To increase the strategy’s effectiveness, Dr. Maschke says it’s also important to make the task one of the following: “challenging, urgent, interesting, or new.”

I Tried It: The Two-Minute Rule PLUS

With Dr. Maschke’s and West’s voices in my head, I made a plan to finally tackle my holiday to-dos, starting with filling the advent calendar

Because I’m nothing if not ridiculous, I decided to make this task urgent, new, interesting, and challenging. Unfortunately, this also made it expensive, so don’t feel any pressure to overachieve. 

First, per West’s video, I wrote down part one of the task: Order chocolate. So far, so good. Next, I set a timer for two minutes and pulled up my browser. Since my holiday tasks already felt overdue (urgency, check!), I tried to think of a way to make them new, interesting, and challenging.

For new, I decided the adults would get a chocolate upgrade. My timer went off while I was browsing gourmet chocolates and I kept going, no problem, just as West said I would. I even added extra Chanterelle Walnut Mini Chocolate Bars to my shipment, because it’s impossible to have too many.

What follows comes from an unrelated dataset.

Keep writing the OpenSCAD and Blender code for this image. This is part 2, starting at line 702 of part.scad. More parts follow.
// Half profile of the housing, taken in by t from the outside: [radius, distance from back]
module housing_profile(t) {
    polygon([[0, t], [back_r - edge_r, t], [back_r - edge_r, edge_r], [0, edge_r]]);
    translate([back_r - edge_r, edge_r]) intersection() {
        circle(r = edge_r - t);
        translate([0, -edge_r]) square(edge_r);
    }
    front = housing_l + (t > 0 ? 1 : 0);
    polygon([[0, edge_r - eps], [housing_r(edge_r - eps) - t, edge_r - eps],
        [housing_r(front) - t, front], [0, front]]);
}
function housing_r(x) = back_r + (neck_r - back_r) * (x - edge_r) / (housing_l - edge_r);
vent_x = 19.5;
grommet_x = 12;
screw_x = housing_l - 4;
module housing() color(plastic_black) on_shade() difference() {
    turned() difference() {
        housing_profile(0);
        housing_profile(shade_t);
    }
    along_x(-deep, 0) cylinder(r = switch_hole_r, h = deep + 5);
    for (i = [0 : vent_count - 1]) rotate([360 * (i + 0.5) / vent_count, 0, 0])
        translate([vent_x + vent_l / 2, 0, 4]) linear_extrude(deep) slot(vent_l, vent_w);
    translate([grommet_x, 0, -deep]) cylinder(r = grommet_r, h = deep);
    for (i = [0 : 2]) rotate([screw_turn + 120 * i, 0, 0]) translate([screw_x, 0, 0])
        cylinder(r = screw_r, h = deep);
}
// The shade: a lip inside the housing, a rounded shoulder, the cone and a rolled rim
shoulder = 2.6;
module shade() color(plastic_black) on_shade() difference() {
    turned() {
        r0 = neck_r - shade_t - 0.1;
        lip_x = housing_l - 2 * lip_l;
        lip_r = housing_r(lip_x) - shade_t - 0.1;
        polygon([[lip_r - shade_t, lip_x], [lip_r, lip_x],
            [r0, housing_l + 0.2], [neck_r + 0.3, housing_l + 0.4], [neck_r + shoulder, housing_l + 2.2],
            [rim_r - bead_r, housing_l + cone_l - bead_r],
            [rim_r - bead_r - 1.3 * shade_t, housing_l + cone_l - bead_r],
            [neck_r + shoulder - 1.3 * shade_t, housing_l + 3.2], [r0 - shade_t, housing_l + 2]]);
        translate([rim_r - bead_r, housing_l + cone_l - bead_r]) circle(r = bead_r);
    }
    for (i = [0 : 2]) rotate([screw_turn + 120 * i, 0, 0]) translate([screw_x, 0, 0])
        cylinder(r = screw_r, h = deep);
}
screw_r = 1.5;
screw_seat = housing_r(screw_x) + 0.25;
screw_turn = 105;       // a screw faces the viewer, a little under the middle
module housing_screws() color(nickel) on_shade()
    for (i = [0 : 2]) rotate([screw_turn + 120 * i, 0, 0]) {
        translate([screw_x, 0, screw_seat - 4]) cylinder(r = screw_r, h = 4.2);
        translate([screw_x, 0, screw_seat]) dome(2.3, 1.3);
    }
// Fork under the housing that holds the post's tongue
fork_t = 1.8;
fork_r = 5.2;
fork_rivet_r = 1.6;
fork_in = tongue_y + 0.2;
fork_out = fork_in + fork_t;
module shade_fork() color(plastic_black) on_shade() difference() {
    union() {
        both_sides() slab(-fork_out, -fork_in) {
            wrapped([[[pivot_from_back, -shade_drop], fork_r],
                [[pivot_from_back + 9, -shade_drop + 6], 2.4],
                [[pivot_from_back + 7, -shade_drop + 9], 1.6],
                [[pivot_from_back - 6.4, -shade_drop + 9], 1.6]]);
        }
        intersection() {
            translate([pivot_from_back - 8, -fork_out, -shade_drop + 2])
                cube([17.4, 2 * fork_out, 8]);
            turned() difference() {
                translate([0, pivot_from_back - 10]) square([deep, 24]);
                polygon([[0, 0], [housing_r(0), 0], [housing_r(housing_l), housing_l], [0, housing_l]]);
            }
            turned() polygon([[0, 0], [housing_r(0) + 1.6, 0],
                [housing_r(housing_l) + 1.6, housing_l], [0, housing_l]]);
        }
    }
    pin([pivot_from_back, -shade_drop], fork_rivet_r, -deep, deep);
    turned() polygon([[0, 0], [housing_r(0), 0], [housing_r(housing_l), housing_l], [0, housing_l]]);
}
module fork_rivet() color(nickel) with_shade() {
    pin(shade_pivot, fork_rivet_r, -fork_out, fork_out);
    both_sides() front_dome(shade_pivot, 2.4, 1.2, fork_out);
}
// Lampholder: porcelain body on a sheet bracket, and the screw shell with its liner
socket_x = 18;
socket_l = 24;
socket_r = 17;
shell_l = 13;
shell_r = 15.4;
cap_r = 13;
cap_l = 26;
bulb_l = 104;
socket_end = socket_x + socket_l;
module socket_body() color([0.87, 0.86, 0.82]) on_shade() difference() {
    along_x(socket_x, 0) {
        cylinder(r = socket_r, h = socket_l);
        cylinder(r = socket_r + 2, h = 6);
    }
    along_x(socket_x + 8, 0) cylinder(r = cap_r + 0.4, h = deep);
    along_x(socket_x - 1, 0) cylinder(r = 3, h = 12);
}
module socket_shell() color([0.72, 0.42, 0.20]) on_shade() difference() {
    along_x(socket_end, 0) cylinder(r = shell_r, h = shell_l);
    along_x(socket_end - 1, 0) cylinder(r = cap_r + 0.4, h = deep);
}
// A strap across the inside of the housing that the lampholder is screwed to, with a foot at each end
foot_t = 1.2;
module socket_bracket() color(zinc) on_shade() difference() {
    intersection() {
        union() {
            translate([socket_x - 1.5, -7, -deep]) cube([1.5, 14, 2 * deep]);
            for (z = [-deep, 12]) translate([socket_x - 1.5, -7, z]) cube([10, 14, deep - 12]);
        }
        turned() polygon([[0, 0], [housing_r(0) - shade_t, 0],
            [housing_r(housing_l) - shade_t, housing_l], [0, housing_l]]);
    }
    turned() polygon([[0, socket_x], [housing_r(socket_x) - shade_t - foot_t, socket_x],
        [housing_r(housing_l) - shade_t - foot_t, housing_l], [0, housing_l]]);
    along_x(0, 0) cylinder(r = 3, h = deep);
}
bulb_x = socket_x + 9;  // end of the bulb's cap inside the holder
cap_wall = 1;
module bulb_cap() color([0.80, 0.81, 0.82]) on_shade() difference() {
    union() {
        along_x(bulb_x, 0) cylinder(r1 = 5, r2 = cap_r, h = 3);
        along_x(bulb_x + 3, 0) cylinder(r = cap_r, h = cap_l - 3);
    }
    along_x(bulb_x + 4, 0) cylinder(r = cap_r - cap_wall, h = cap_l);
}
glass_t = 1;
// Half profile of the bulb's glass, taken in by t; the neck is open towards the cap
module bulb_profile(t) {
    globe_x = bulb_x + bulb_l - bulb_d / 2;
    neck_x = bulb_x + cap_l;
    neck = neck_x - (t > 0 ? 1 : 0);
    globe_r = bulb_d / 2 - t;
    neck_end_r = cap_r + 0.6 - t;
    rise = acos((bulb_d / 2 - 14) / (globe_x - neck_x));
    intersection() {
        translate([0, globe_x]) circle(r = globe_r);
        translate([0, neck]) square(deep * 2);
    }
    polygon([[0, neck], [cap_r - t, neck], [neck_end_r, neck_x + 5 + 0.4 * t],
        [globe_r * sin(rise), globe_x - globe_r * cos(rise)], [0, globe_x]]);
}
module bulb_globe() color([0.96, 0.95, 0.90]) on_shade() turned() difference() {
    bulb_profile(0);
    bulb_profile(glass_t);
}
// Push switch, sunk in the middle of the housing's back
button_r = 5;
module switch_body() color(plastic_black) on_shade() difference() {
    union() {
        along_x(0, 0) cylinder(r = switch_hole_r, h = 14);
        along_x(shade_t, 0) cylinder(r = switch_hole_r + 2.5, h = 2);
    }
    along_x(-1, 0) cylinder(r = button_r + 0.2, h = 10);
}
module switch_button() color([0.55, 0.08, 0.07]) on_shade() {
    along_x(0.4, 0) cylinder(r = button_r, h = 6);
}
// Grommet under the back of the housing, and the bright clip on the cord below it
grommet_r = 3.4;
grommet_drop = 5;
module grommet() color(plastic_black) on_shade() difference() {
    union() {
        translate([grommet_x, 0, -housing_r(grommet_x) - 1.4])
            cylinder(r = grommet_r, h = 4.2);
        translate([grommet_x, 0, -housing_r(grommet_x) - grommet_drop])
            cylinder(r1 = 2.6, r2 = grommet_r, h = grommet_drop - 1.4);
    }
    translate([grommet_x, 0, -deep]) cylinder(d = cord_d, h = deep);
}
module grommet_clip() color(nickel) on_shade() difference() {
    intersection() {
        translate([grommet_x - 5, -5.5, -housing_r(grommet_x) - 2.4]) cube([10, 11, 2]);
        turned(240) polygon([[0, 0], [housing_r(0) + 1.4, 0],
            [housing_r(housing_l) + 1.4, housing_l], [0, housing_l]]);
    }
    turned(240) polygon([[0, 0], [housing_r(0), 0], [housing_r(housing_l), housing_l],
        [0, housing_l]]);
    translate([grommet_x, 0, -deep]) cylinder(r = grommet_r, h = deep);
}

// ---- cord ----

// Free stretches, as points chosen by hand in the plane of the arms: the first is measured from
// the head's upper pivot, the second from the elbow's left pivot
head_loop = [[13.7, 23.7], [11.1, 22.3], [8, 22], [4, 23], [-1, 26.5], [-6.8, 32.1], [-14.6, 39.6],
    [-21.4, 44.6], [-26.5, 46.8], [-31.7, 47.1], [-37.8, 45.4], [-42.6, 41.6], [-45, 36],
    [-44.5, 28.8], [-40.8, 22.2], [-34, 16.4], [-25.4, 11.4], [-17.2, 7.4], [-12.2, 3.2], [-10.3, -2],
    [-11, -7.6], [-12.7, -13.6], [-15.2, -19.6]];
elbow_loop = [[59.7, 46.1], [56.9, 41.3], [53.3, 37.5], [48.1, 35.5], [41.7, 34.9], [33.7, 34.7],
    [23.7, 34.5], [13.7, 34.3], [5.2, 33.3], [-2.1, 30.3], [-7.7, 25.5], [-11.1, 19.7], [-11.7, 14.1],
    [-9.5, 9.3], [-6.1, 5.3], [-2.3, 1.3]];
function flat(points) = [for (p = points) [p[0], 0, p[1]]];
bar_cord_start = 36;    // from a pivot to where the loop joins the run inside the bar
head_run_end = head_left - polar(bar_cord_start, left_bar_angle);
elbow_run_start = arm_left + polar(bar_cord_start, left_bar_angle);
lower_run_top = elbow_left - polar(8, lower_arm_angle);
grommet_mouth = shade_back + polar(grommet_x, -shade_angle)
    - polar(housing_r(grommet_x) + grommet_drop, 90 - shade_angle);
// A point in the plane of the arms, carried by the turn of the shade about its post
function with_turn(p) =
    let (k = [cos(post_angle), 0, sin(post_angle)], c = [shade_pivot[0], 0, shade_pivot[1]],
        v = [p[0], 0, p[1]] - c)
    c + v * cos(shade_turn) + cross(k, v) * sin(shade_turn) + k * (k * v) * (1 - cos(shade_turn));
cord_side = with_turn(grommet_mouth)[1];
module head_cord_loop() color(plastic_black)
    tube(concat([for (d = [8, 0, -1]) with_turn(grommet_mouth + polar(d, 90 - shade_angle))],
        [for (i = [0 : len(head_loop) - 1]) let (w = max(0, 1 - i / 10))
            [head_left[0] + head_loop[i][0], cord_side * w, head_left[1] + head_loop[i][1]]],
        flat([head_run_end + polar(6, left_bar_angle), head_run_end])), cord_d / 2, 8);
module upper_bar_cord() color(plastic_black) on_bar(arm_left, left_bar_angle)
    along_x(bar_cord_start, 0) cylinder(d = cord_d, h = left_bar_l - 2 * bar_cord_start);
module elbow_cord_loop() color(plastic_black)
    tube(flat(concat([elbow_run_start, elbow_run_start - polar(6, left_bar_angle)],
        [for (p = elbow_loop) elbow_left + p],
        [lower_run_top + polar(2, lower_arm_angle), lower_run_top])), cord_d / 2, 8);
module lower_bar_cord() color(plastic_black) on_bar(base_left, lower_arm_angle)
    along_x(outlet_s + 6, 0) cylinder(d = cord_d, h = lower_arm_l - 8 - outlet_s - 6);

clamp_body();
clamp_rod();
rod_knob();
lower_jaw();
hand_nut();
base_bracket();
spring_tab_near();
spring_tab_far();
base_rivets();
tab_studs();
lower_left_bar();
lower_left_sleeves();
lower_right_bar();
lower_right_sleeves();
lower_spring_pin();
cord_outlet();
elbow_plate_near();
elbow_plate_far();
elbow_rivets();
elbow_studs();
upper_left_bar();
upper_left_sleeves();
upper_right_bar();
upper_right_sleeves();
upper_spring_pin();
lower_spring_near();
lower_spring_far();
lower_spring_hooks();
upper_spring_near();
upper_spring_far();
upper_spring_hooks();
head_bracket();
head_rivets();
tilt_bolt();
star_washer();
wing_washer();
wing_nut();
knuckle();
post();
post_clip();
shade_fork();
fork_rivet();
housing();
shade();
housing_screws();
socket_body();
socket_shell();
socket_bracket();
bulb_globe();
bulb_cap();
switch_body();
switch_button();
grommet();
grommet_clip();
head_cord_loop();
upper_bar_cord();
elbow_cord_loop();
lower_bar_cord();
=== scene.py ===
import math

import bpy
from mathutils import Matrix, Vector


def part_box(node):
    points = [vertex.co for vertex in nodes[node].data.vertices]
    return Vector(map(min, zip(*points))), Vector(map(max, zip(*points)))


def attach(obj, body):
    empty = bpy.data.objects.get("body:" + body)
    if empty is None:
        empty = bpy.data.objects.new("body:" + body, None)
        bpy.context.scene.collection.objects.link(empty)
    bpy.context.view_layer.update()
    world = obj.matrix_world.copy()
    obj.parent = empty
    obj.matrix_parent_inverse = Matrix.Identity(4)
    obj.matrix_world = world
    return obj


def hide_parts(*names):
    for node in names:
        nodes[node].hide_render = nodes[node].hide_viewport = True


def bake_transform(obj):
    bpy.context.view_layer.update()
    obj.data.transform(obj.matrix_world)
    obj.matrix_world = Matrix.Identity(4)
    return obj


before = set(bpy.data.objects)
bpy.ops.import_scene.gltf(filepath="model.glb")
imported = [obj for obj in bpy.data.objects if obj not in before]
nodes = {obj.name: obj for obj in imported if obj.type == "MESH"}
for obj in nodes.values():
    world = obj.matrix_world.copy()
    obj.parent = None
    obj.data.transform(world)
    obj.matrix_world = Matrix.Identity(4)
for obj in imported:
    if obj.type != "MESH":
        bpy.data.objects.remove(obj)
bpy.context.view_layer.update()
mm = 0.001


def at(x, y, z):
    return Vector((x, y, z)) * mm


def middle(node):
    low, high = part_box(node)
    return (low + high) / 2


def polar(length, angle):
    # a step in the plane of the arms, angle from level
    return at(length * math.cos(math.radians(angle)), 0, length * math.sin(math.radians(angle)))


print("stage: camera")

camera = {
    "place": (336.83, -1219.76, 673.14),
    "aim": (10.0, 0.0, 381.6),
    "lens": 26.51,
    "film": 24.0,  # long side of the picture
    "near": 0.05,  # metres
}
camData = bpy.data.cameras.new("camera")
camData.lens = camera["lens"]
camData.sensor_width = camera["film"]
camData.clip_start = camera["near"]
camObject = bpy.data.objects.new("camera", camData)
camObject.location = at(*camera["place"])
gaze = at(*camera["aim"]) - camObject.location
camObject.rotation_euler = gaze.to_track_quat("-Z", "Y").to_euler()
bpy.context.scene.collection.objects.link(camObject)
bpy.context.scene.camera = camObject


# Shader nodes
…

Fancy chocolate purchased, I moved on to the kids’ calendar. Ordering budget chocolate is significantly less exciting, so to make it interesting, I decided to add a surprise addition: Dungeons and Dragons miniatures for my son, and a Trader Joe’s 12 Days of Beauty Advent Calendar for my daughter. 

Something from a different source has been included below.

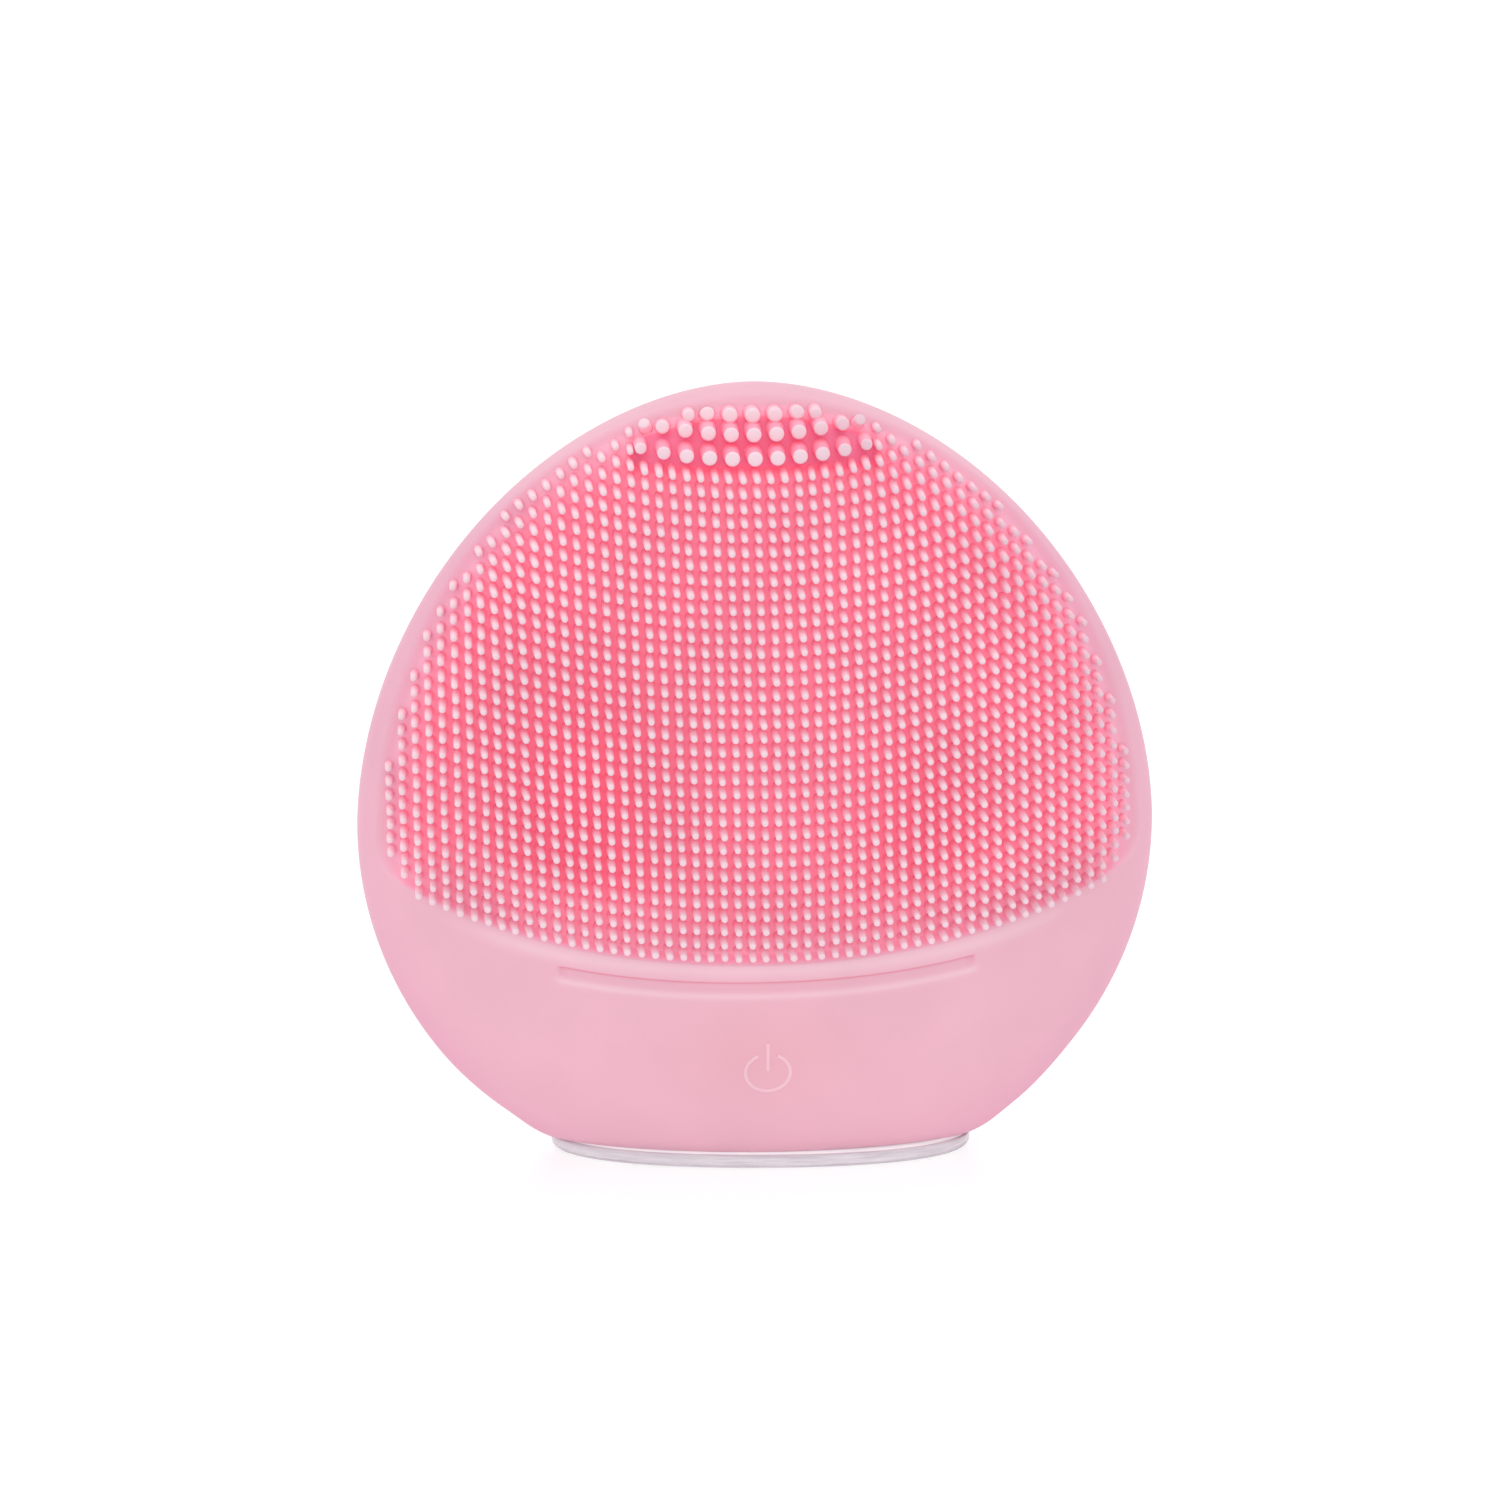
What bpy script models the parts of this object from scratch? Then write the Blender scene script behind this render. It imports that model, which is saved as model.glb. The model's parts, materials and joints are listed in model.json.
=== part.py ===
"""Palm-size silicone facial cleansing brush, standing on its clear display stand.

The brush is an egg-shaped body, flat in depth, with a silicone sleeve over two plastic
half housings.  Its front carries a sunken field of fine bristles and, at the crown, three
rows of thick ones.  Below the field lies a moulded groove, and below that a power button
under the skin.  Inside are the board, the battery, the charging jack and a small motor
with an eccentric weight, which makes the head vibrate.

Frame: X to the brush's right as seen from the front, -Y to the front, +Z up.  The origin
is the middle of the stand's underside.
"""

import math

import bmesh
import bpy
from mathutils import Matrix, Vector

MM = 0.001
GAP = 0.3 * MM                      # play between pieces that touch

# Display stand: a solid oval dish with a flat top and a rounded edge
STAND_HEIGHT = 1.6 * MM
STAND_RIM = 21.3 * MM               # half width at its widest
STAND_UNDERSIDE = 18.9 * MM         # half width at the underside
STAND_FLATNESS = 0.45               # depth over width

# Body of the brush; heights are measured from its foot
FOOT_Z = STAND_HEIGHT + GAP
BODY_HEIGHT = 76.5 * MM
BODY_HALF_WIDTH = 40.0 * MM
WIDEST_AT = 31.8 * MM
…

Dr. Maschke also recommends creating “fake consequences for not meeting deadlines,” and “incentivizing task completion.” I told myself that if I loaded the calendar the moment the chocolates arrived at my door, I could keep the extra mini chocolate bars I added to my order. If not, I had to give them away to a neighbor. Challenging, indeed. 

Spoiler alert, that chocolate is mine. I’ve never dealt with a package so quickly. 

Using the Two-Minute Rule Beyond the Holidays

I committed to a mere two minutes and very efficiently completed one of the holiday tasks that had been weighing on me. Thanks to the success of this method, I’ll definitely use the “two-minute rule” year-round. Is the kitchen a mess? I’ll commit to two minutes of dish duty and see what happens. Is my fridge disorganized? I’ll make it (at least) two minutes better. 

Will it work every time? Maybe not. But even if I only sweep for two minutes, it’s definitely not a waste of my time.